A few months after the film, when I was asked to visualise my shadow during the workshop, all I could picture was a scared little girl, seated at the corner of a dim lighted room. I remember telling the scholars in my Zoom breakout room that I wanted my shadow, the little girl, to die. I resented her. However, for the first time, I was able to see and acknowledge my shadow, without feeling helpless. Somehow, knowing that the facilitating team and my mates were going through the same transformative and uncomfortable process made me feel held. After the workshop, it dawned on me that I had named and made a film about my shadow, months before accurately visualising it during the workshop. Noni part 1 was my shadow, and of course, it had a lot to do with my self-esteem issues and very little to do with my weight!

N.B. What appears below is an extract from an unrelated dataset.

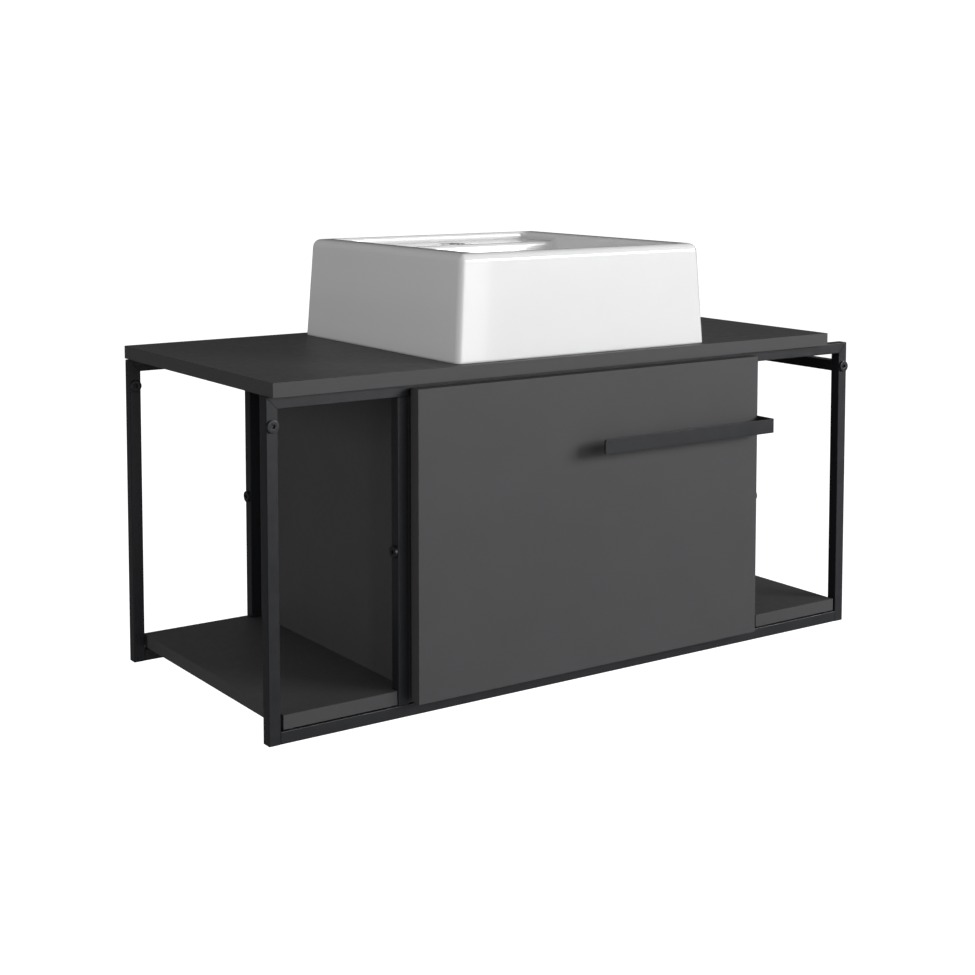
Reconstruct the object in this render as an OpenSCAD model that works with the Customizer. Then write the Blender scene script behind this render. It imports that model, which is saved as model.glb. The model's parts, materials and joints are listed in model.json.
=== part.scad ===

Being reintroduced to shadow work during the workshop gave me more clarity on where I stand in my reconciliation journey with myself and with others. Most importantly, it helped me realise that what I considered personal flaws could be utilised positively and productively. I no longer want Noni to die. I want to nurture and love her.

Although reconciliation with the self is a lifelong journey, history has demonstrated that national and global reconciliation often take several lifetimes. It might take centuries to see the social changes we all strive for all around the world, but each of us must first, nurture themselves, and then, those around them while alive. We owe it to the previous and future generations, we owe it to Madiba's legacy.